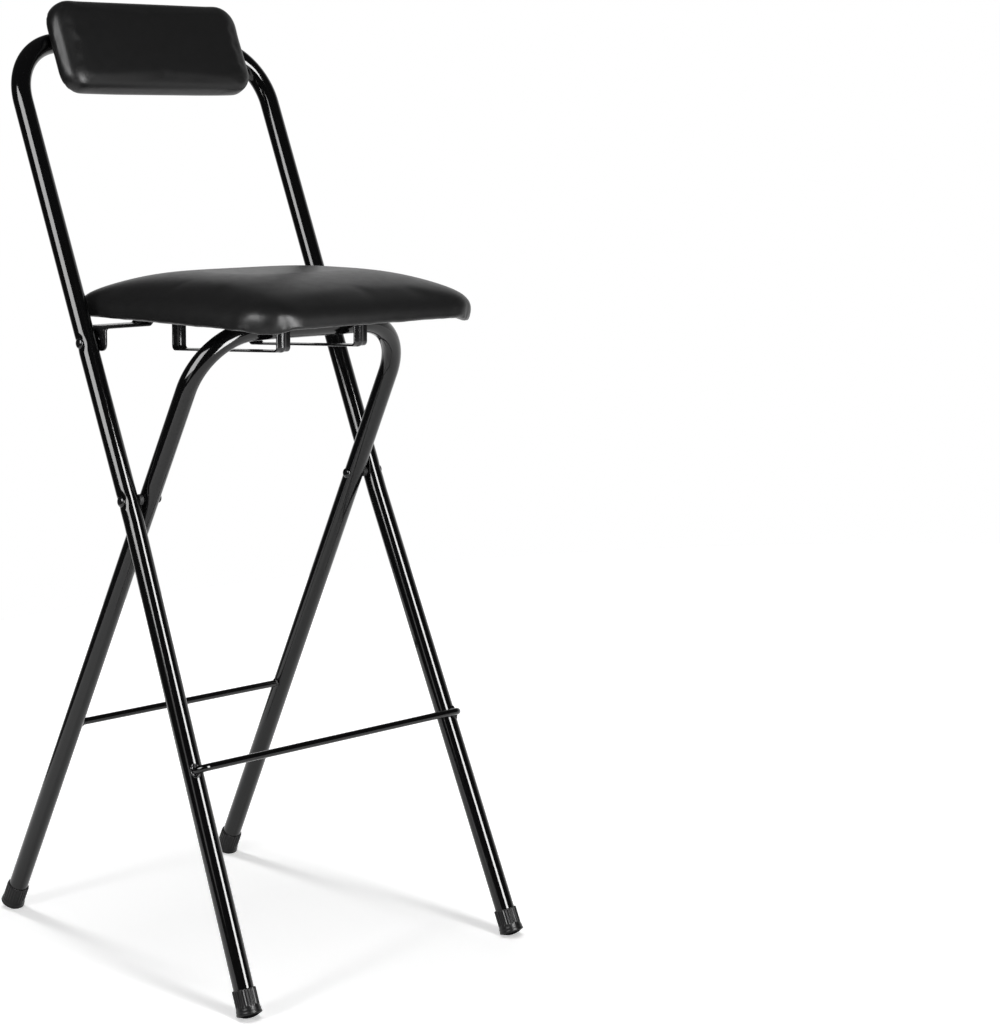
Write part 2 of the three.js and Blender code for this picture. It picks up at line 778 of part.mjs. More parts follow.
// Tab welded under the crossbar, flat against the board
function backrestTab() {
  const half = tabWidth / 2;
  const outline = new THREE.Shape();
  outline.moveTo(half, backrestDrop - tabTop);
  outline.lineTo(-half, backrestDrop - tabTop);
  outline.lineTo(-half, backrestDrop - tabBottom);
  outline.lineTo(half, backrestDrop - tabBottom);
  const plate = new THREE.ExtrudeGeometry(outline, { depth: tabThickness, bevelEnabled: false });
  plate.translate(0, 0, tabFront - tabThickness);
  const from = tabFront - tabThickness - cutOverrun;
  return cut(plate, drillUpright(screwRadius + touchGap, 0, tabScrewUp, from, tabFront + cutOverrun));
}

// Assembly
const stool = new THREE.Group();
const frame = new THREE.Group();
frame.position.set(0, (frontExtent - rearExtent) / 2, pivotHeight);
stool.add(frame);

function place(parent, name, geometry, material) {
  const mesh = new THREE.Mesh(geometry, material);
  mesh.name = name;
  parent.add(mesh);
  return mesh;
}

function placeFoot(parent, name, side, halfWidth, length, splay) {
  const foot = place(parent, name, footCap(), plastic);
  foot.position.set(side * halfWidth, 0, -length);
  foot.rotation.y = -side * splay;
  return foot;
}

const sides = [['left', -1], ['right', 1]];
const feet = [];

// Back frame
const backFrame = new THREE.Group();
backFrame.rotation.x = -backLean;
frame.add(backFrame);
place(backFrame, 'back_frame_tube', backFrameTube(), paint);
place(backFrame, 'footrest_rod', footrestRod(), paint);
for (const [word, side] of sides) {
  const legOuterFace = legHalfWidth + tubeRadius;
  const legInnerFace = legHalfWidth - tubeRadius;
  feet.push(placeFoot(backFrame, `front_foot_${word}`, side, frontFootHalfWidth, frontLegLength, frontSplay));
  place(backFrame, `scissor_rivet_${word}`, rivet(side, legInnerFace - touchGap, rivetOuterSeat), darkSteel);
  const spacer = collar(side, spacerRadius, legOuterFace + touchGap, tubeInnerFace - touchGap);
  place(backFrame, `scissor_spacer_${word}`, spacer, plastic);
  const earInnerFace = earMiddle - bracketThickness / 2;
  const axle = rivet(side, earInnerFace - touchGap, rivetOuterSeat);
  const seatRivet = place(backFrame, `seat_rivet_${word}`, axle, darkSteel);
  const washerOuter = tubeInnerFace - touchGap;
  const washer = collar(side, seatWasherRadius, washerOuter - seatWasherThickness, washerOuter);
  const seatWasher = place(backFrame, `seat_washer_${word}`, washer, darkSteel);
  seatRivet.position.z = seatAxleHeight;
  seatWasher.position.z = seatAxleHeight;
}

// Backrest, on the back frame
const backrest = new THREE.Group();
backrest.position.z = backHeight - backrestDrop;
backrest.rotation.x = Math.PI / 2;
backFrame.add(backrest);
place(backrest, 'backrest_board', backrestBoard(), plywood);
place(backrest, 'backrest_pad', backrestPad(), leather);
place(backrest, 'backrest_tab', backrestTab(), paint);
const tabScrew = place(backrest, 'backrest_tab_screw', screw(), brightSteel);
tabScrew.position.set(0, tabScrewUp, tabFront - tabThickness - touchGap);
for (const [word, side] of sides) {
  const bolt = place(backrest, `backrest_bolt_${word}`, backrestBolt(), brightSteel);
  const nut = place(backrest, `backrest_nut_${word}`, backrestNut(), brightSteel);
  bolt.position.set((side * boltSpacing) / 2, backrestDrop, 0);
  nut.position.copy(bolt.position);
}

// Leg frame
const legFrame = new THREE.Group();
legFrame.rotation.x = legLean;
frame.add(legFrame);
place(legFrame, 'leg_frame_tube', legFrameTube(), paint);
place(legFrame, 'rear_stretcher_rod', stretcherRod(), paint);
for (const [word, side] of sides) {
  feet.push(placeFoot(legFrame, `rear_foot_${word}`, side, rearFootHalfWidth, rearLegLength, rearSplay));
}

// Seat: its own frame is turned half round, so that its Y runs forwards
const seat = new THREE.Group();
seat.position.set(0, seatPivotBehind, seatPivotUp);
seat.rotation.z = Math.PI;
frame.add(seat);
place(seat, 'seat_board', seatBoard(), plywood);
place(seat, 'seat_cushion', seatCushion(), leather);
for (const [word, worldSide] of sides) {
  const side = -worldSide;
  place(seat, `seat_hinge_bracket_${word}`, hingeBracket(side), paint);
  place(seat, `seat_guide_${word}`, seatGuide(side), paint);
  const bracketUnderside = bracketFootMiddle - bracketThickness / 2;
  const screws = [
    ...bracketScrewPlaces(side).map((at) => ({ ...at, z: bracketUnderside, use: 'bracket' })),
    ...guideScrewPlaces(side).map((at) => ({ ...at, z: railUnderside, use: 'guide' })),
  ];
  for (const { x, y, z, use } of screws) {
    const end = y < seatFrontReach / 2 && (use === 'guide' || y < 0) ? 'rear' : 'front';
    const piece = place(seat, `${use}_screw_${end}_${word}`, screw(), brightSteel);
    piece.position.set(x, y, z - touchGap);
  }
}

// The feet's lowest edges are flattened where they stand on the floor
stool.updateMatrixWorld(true);
const floorSize = 4 * (frontExtent + rearExtent);
for (const foot of feet) {
  const ground = new THREE.BoxGeometry(floorSize, floorSize, floorSize);
  ground.translate(0, 0, -floorSize / 2);
  ground.applyMatrix4(foot.matrixWorld.clone().invert());
  foot.geometry = cut(foot.geometry, ground);
}

export default stool;
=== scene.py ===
# Folding bar stool: two crossing frames of round steel tube, a padded seat and a low padded backrest.
# Metres, +Z up, the sitter faces -Y. Left is -X, as seen from in front.
import json
import math

import bmesh
import bpy
from mathutils import Matrix, Vector, noise


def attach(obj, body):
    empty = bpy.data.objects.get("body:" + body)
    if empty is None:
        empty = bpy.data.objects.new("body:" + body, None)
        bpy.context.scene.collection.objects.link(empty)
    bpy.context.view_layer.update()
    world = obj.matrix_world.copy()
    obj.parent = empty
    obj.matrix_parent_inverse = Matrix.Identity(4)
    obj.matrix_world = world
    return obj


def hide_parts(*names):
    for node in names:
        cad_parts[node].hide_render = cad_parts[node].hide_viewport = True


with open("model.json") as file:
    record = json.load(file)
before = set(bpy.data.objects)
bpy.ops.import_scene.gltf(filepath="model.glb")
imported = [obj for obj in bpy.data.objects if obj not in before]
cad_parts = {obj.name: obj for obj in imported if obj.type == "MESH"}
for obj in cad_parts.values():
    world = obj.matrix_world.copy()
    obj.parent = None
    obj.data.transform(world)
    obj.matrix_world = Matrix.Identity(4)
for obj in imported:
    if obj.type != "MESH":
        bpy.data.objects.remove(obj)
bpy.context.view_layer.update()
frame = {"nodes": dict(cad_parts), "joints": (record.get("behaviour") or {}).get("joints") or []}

# Studio: a white floor that glows a little, a long lamp overhead that runs from front to back, and a low
# one at the left. The glossy tubes mirror three upright lamps as lines, and a white wall at their edges.
photo_width = 1000
photo_height = 1026
focal_pixels = 2432.6
axis_column = 330
film = 36
eye = Vector((-1.7555, -2.0791, 0.9143))
turned_right = math.radians(42.2)
tilted_down = math.radians(9.01)


def deselect_all():
    """Leaves nothing selected for the next operator to act on."""
    bpy.ops.object.select_all(action="DESELECT")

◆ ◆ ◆

EXERCISE OBJECTIVE | Write out the listing's lines exactly, from its first line through the line that contains "const feet = [];", and stop there.

WRITTEN RESPONSE |
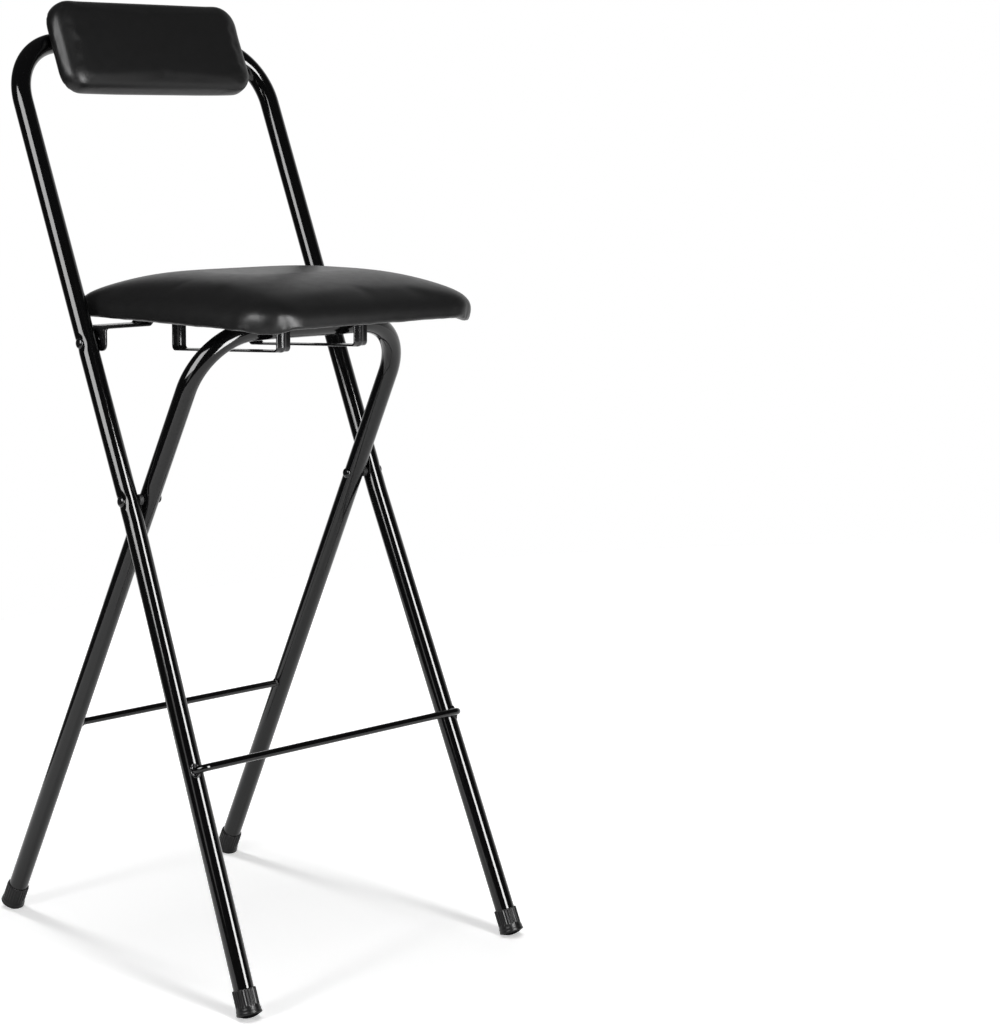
Write part 2 of the three.js and Blender code for this picture. It picks up at line 778 of part.mjs. More parts follow.
// Tab welded under the crossbar, flat against the board
function backrestTab() {
  const half = tabWidth / 2;
  const outline = new THREE.Shape();
  outline.moveTo(half, backrestDrop - tabTop);
  outline.lineTo(-half, backrestDrop - tabTop);
  outline.lineTo(-half, backrestDrop - tabBottom);
  outline.lineTo(half, backrestDrop - tabBottom);
  const plate = new THREE.ExtrudeGeometry(outline, { depth: tabThickness, bevelEnabled: false });
  plate.translate(0, 0, tabFront - tabThickness);
  const from = tabFront - tabThickness - cutOverrun;
  return cut(plate, drillUpright(screwRadius + touchGap, 0, tabScrewUp, from, tabFront + cutOverrun));
}

// Assembly
const stool = new THREE.Group();
const frame = new THREE.Group();
frame.position.set(0, (frontExtent - rearExtent) / 2, pivotHeight);
stool.add(frame);

function place(parent, name, geometry, material) {
  const mesh = new THREE.Mesh(geometry, material);
  mesh.name = name;
  parent.add(mesh);
  return mesh;
}

function placeFoot(parent, name, side, halfWidth, length, splay) {
  const foot = place(parent, name, footCap(), plastic);
  foot.position.set(side * halfWidth, 0, -length);
  foot.rotation.y = -side * splay;
  return foot;
}

const sides = [['left', -1], ['right', 1]];
const feet = [];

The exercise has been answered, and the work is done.